_What is being asked_: Below are several entries. Transcribe exactly those lines that fall from the one with "Write part 4" through the one with "return normal *", end lines included.

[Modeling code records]
========================================
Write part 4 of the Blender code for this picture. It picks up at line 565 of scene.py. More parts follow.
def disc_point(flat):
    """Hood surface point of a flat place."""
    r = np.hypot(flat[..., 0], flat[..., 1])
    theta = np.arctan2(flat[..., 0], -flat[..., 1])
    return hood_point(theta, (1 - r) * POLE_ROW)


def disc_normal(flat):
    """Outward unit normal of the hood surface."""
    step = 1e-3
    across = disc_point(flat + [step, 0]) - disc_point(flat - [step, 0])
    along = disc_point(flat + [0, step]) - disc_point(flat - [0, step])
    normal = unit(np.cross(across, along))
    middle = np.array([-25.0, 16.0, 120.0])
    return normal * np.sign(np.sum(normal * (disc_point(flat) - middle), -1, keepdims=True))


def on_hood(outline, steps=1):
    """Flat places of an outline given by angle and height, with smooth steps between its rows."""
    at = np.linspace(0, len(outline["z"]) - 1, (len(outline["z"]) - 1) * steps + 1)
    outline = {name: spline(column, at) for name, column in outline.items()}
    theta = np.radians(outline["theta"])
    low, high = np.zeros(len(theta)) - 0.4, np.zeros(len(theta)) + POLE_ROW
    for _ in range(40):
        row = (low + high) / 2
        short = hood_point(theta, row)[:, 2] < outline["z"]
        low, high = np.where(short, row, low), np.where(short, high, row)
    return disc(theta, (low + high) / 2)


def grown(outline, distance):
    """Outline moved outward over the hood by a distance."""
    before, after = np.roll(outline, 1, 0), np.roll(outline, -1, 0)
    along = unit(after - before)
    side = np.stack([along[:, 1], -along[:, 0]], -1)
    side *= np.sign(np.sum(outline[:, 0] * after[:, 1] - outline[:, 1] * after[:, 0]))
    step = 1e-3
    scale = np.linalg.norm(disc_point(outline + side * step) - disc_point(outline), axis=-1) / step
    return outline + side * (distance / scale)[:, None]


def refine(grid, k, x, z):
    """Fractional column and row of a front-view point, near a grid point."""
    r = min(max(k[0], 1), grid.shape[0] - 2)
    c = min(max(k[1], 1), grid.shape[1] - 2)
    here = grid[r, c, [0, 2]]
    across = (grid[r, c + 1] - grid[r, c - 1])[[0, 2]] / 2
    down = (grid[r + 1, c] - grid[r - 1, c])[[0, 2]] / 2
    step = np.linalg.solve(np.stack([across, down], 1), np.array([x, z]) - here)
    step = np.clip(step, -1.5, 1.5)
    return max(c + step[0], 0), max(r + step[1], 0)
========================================
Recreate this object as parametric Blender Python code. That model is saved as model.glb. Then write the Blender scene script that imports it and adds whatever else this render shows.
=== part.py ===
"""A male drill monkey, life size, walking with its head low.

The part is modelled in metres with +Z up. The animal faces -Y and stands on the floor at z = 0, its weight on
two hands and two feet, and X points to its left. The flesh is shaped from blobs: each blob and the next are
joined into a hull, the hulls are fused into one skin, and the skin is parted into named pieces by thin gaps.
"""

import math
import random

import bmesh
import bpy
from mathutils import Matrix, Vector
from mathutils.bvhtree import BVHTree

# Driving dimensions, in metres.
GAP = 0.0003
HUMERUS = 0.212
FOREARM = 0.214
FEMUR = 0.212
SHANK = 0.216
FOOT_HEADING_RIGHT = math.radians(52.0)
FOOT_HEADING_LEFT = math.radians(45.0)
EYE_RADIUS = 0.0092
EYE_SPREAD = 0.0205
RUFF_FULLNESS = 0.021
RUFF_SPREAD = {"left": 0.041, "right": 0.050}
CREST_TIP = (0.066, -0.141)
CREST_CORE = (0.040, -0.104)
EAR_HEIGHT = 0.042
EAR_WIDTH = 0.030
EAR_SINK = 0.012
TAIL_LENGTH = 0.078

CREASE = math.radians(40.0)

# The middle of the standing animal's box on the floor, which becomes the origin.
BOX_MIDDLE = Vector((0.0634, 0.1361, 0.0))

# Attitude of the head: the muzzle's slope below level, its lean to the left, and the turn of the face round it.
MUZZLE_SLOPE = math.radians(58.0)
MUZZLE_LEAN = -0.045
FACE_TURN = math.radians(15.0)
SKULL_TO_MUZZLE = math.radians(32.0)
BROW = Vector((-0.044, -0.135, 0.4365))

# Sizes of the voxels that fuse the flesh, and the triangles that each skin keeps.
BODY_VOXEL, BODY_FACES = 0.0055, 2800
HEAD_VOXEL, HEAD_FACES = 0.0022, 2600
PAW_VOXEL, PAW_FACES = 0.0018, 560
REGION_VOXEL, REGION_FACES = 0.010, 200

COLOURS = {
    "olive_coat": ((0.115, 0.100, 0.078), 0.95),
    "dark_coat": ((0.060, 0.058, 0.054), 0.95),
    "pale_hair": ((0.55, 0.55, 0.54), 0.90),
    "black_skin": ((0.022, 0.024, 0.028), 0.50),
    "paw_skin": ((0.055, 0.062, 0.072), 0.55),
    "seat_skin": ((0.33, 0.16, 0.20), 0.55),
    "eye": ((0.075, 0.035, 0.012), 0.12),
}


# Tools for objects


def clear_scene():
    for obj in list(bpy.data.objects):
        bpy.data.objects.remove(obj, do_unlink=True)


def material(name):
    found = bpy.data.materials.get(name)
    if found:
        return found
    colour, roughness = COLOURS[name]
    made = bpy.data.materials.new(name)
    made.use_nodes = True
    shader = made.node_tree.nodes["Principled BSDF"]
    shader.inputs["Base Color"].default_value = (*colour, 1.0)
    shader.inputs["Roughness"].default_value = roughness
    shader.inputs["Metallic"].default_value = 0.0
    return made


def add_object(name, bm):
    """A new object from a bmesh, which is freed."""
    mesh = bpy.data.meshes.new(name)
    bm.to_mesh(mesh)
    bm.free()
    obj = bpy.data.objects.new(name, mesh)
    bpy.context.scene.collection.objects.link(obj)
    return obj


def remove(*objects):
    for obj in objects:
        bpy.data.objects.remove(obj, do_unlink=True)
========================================
_Correct answer_:
Write part 4 of the Blender code for this picture. It picks up at line 565 of scene.py. More parts follow.
def disc_point(flat):
    """Hood surface point of a flat place."""
    r = np.hypot(flat[..., 0], flat[..., 1])
    theta = np.arctan2(flat[..., 0], -flat[..., 1])
    return hood_point(theta, (1 - r) * POLE_ROW)


def disc_normal(flat):
    """Outward unit normal of the hood surface."""
    step = 1e-3
    across = disc_point(flat + [step, 0]) - disc_point(flat - [step, 0])
    along = disc_point(flat + [0, step]) - disc_point(flat - [0, step])
    normal = unit(np.cross(across, along))
    middle = np.array([-25.0, 16.0, 120.0])
    return normal * np.sign(np.sum(normal * (disc_point(flat) - middle), -1, keepdims=True))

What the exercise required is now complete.